Slechts één wanklank in heel zijn verhaal of moeten wij eerder zeggen een goed punt voor Cornelis Borrem ? In 1812 bevalt in zijn woning zijn dochter Thérèse van een dochter. Vader Cornelis wordt op 49 jarige leeftijd grootvader van een kind waarvan de vader niet vermeld wordt. Hij geeft het de naam Jeanne Thérèse. Zijn beroep wordt vermeld, cabaretier ter plaatse in Westkapelle. 175
In 1814 wordt hij eveneens vermeld als cabaretier. Om dit beroep uit te oefenen was er een toelating vereist van de gemeentelijke overheid. En die werd niet zomaar lukraak toegekend. Waarschijnlijk heeft hij als veldwachter toch moeten plaats maken ter gelegenheid van de val van Napoleon, maar dit betekent niet dat hij zijn functie als getuige opgaf. Deze ging onverstoord door. Na de val van Napoleon en de slag van Waterloo blijft Cornelis Borrem rechtop. Hij is nog altijd getuige in 1816, 1818 en 1819.
De laatste maal zet hij zijn handtekening op 30 december 1819. Hij is dan 56 jaar. Vanaf 10 januari 1820 treedt Joannes Laukens op, als getuige bij de geboorteregistratie van Isabella Theresia, dochter van Franciscus De Brock en Cecilia Van Renterghem.

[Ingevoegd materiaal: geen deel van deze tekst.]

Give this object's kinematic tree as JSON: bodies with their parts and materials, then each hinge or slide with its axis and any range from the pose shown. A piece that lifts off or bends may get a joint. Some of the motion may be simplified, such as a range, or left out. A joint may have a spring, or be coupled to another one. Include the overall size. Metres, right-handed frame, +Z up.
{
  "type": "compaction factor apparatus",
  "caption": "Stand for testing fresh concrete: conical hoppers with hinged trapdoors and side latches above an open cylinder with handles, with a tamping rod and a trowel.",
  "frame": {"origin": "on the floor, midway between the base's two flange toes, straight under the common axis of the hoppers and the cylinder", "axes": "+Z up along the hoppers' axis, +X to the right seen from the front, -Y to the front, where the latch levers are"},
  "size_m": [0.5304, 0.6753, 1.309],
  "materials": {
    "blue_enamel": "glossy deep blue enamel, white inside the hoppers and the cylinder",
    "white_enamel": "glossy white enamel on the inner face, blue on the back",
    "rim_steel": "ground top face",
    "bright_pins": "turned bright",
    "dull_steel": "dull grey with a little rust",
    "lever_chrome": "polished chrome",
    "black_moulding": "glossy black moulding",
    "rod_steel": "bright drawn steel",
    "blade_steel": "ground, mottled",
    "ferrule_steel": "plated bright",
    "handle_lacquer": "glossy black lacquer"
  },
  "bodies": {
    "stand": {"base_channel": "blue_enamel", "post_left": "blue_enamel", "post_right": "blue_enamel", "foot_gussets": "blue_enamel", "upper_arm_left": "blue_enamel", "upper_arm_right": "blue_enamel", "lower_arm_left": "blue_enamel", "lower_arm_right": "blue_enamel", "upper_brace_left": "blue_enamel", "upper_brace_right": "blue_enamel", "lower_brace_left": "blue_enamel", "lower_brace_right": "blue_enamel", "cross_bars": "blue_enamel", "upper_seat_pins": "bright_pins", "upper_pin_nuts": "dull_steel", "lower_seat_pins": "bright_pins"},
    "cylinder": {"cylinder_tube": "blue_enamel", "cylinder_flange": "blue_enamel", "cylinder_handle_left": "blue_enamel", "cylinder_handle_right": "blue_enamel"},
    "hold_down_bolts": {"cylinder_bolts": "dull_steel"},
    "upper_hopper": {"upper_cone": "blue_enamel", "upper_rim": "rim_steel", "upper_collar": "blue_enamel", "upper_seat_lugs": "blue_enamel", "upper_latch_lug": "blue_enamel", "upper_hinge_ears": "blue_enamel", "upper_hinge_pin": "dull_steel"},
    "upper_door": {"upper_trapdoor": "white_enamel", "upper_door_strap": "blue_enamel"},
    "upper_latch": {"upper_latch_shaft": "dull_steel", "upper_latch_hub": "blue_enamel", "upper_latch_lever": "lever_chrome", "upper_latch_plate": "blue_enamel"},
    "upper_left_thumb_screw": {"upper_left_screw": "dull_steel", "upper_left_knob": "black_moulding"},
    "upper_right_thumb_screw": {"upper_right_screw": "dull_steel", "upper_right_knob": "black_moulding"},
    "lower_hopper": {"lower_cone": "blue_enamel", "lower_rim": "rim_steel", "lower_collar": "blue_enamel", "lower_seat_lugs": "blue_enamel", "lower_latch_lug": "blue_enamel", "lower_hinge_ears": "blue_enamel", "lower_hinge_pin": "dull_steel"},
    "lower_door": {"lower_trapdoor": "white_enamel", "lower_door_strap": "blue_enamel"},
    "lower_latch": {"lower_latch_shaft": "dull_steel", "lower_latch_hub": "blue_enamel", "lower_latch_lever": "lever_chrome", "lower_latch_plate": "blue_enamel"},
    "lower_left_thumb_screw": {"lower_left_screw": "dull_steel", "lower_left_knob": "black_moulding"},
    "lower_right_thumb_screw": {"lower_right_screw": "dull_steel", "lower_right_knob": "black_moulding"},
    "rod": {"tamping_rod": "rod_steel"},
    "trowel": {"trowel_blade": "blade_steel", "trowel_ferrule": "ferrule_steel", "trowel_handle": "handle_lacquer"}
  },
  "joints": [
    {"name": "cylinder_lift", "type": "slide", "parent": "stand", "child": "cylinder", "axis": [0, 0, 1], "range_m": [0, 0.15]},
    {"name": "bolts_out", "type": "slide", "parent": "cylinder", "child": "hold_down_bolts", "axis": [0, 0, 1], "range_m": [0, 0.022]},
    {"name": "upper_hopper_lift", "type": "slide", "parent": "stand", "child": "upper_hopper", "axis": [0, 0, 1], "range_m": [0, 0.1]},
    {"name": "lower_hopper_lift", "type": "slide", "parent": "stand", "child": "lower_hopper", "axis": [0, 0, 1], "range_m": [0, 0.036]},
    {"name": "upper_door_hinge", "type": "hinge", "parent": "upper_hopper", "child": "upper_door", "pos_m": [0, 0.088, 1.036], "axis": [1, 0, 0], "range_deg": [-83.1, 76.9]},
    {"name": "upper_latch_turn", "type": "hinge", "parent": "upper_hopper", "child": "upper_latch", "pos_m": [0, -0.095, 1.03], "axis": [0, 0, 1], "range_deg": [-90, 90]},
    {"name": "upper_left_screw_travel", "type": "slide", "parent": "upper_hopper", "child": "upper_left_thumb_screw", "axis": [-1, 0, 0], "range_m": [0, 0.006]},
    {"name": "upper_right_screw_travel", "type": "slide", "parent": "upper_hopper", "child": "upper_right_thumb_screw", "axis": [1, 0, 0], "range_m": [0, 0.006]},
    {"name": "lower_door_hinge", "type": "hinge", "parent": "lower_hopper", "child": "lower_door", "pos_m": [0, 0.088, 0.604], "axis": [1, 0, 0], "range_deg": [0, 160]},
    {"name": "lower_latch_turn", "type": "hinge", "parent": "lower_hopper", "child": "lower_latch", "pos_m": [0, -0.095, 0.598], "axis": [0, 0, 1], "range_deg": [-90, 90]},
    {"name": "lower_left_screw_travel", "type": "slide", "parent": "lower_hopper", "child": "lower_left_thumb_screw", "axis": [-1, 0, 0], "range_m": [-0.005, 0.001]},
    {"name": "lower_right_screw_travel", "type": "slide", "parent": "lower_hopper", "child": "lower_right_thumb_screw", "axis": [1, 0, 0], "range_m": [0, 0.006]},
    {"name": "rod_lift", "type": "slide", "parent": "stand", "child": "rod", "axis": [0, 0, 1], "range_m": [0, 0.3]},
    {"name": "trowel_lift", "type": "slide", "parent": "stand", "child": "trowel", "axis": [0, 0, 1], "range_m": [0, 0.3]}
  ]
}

Hij is dan 53 jaar oud en herbergier, misschien de opvolger van Borrem, maar in welk café staat niet vermeld. 176 Waar Cornelis Borrem woonde sedertdien, of als hij overleden was, is niet duidelijk.
Maar wij weten dat zijn zoon Jacobus, pas gehuwd met Anna Mengé, in 1832 het “Hof van Commercie” in Dudzele overneemt van de vorige huurder. Dat café was een belangrijke ontmoetingsplaats, als gemeentehuis en als lokaal van de schuttersvereniging Sint Sebastiaan te Dudzele. 177
Cabaretiers, taverniers ofte herbergiers werden niet direct smoorrijk in hun beroep, maar wij kunnen ons niet indenken dat een zoon van een “n de uiterste armoede gestorven van iedereen veracht en verlaten” vader Cornelis Borrem, in zulk een belangrijke instelling te Dudzele zijn intrek zou kunnen nemen, ook al is het zo dat hij getrouwd was met een meisje uit een welstellende boerenfamilie.

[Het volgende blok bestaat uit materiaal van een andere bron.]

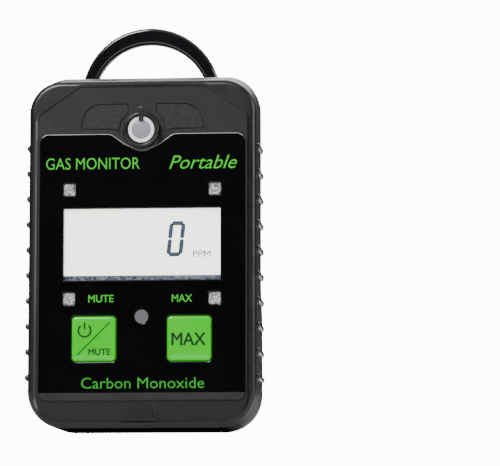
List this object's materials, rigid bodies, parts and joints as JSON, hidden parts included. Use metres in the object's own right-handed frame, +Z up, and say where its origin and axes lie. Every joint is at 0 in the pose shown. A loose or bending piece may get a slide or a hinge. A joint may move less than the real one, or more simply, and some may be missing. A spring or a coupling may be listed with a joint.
{
  "type": "portable gas detector",
  "caption": "Pocket-size single-gas detector: two-shell case with display, two keys, gas port with turning cap, belt clip and hanging ring.",
  "frame": {"origin": "centre of the flat bottom face, on the plane where the two shells meet", "axes": "+Z up the height of the case, -Y out of the display, +X to the viewer's right"},
  "size_m": [0.0624, 0.0389, 0.1101],
  "materials": {
    "case_plastic": "fine spark texture",
    "seal_rubber": "matt",
    "screw_steel": "plain",
    "overlay_gloss": "gloss",
    "clear_window": "clear",
    "display_glass": "clear",
    "light_guide": "milky",
    "key_green": "gloss",
    "switch_plastic": "moulded",
    "vent_felt": "felt",
    "cap_plastic": "satin",
    "bright_ring": "polished",
    "sensor_plastic": "moulded",
    "board_laminate": "solder mask",
    "cell_wrap": "shrink wrap",
    "contact_nickel": "nickel plate",
    "insert_brass": "turned",
    "black_oxide": "black oxide",
    "ring_enamel": "gloss"
  },
  "bodies": {
    "root": {"front_shell": "case_plastic", "rear_shell": "case_plastic", "case_gasket": "seal_rubber", "case_screws": "screw_steel", "graphic_overlay": "overlay_gloss", "lcd_window": "clear_window", "lcd_glass": "display_glass", "lcd_backlight": "light_guide", "lower_contact_strip": "seal_rubber", "upper_contact_strip": "seal_rubber", "alarm_lens_1": "clear_window", "alarm_lens_2": "clear_window", "alarm_lens_3": "clear_window", "alarm_lens_4": "clear_window", "alarm_lamp_1": "light_guide", "alarm_lamp_2": "light_guide", "alarm_lamp_3": "light_guide", "alarm_lamp_4": "light_guide", "keypad_membrane": "seal_rubber", "power_switch": "switch_plastic", "max_switch": "switch_plastic", "sounder_vent": "vent_felt", "sounder": "switch_plastic", "port_seal": "seal_rubber", "gas_sensor": "sensor_plastic", "main_board": "board_laminate", "battery": "cell_wrap", "positive_contact": "contact_nickel", "negative_contact": "contact_nickel", "vibration_motor": "contact_nickel", "clip_insert": "insert_brass", "clip_screw": "screw_steel"},
    "power_key": {"power_key": "key_green"},
    "max_key": {"max_key": "key_green"},
    "port_cap": {"sensor_cap": "cap_plastic", "cap_bezel": "bright_ring", "filter_disc": "vent_felt"},
    "clip": {"clip_base": "black_oxide", "clip_pin": "contact_nickel", "clip_spring": "contact_nickel"},
    "jaw": {"clip_jaw": "contact_nickel"},
    "lever": {"clip_lever": "black_oxide"},
    "ring": {"hang_ring": "ring_enamel"}
  },
  "joints": [
    {"name": "power_key_press", "type": "slide", "parent": "root", "child": "power_key", "axis": [0, 1, 0], "range_m": [0, 0.0006], "stiffness_N_per_m": 1500, "springref_m": -0.0004},
    {"name": "max_key_press", "type": "slide", "parent": "root", "child": "max_key", "axis": [0, 1, 0], "range_m": [0, 0.0006], "stiffness_N_per_m": 1500, "springref_m": -0.0004},
    {"name": "port_cap_twist", "type": "hinge", "parent": "root", "child": "port_cap", "pos_m": [0, -0.012, 0.0788], "axis": [0, 1, 0], "range_deg": [0, 45]},
    {"name": "clip_swivel", "type": "hinge", "parent": "root", "child": "clip", "pos_m": [0, 0.008, 0.0595], "axis": [0, 1, 0], "range_deg": [-16, 16]},
    {"name": "ring_swing", "type": "hinge", "parent": "clip", "child": "ring", "pos_m": [0, 0.01047, 0.079], "axis": [-1, 0, 0], "range_deg": [0, 140]},
    {"name": "lever_flip", "type": "hinge", "parent": "clip", "child": "lever", "pos_m": [0, 0.017, 0.0735], "axis": [1, 0, 0], "range_deg": [0, 100]},
    {"name": "jaw_open", "type": "hinge", "parent": "clip", "child": "jaw", "pos_m": [0, 0.017, 0.0735], "axis": [1, 0, 0], "range_deg": [0, 12]}
  ],
  "couplings": [
    {"joint": "jaw_open", "follows": "lever_flip", "ratio": 0.12}
  ]
}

Wij geloven te vaak in de 19de eeuwse hagiografie vanuit onze eigen beleving van collaboratie en repressie in en na de 2de wereldoorlog en de nasleep tot op onze dagen. De geschiedenis leert ons echter, dat men na de Franse Revolutie en zelfs na de troebelen van de godsdienstoorlogen in de 16de eeuw, kort na de militaire activiteiten en de regimewisseling de spons veegde over het oorlogsverleden.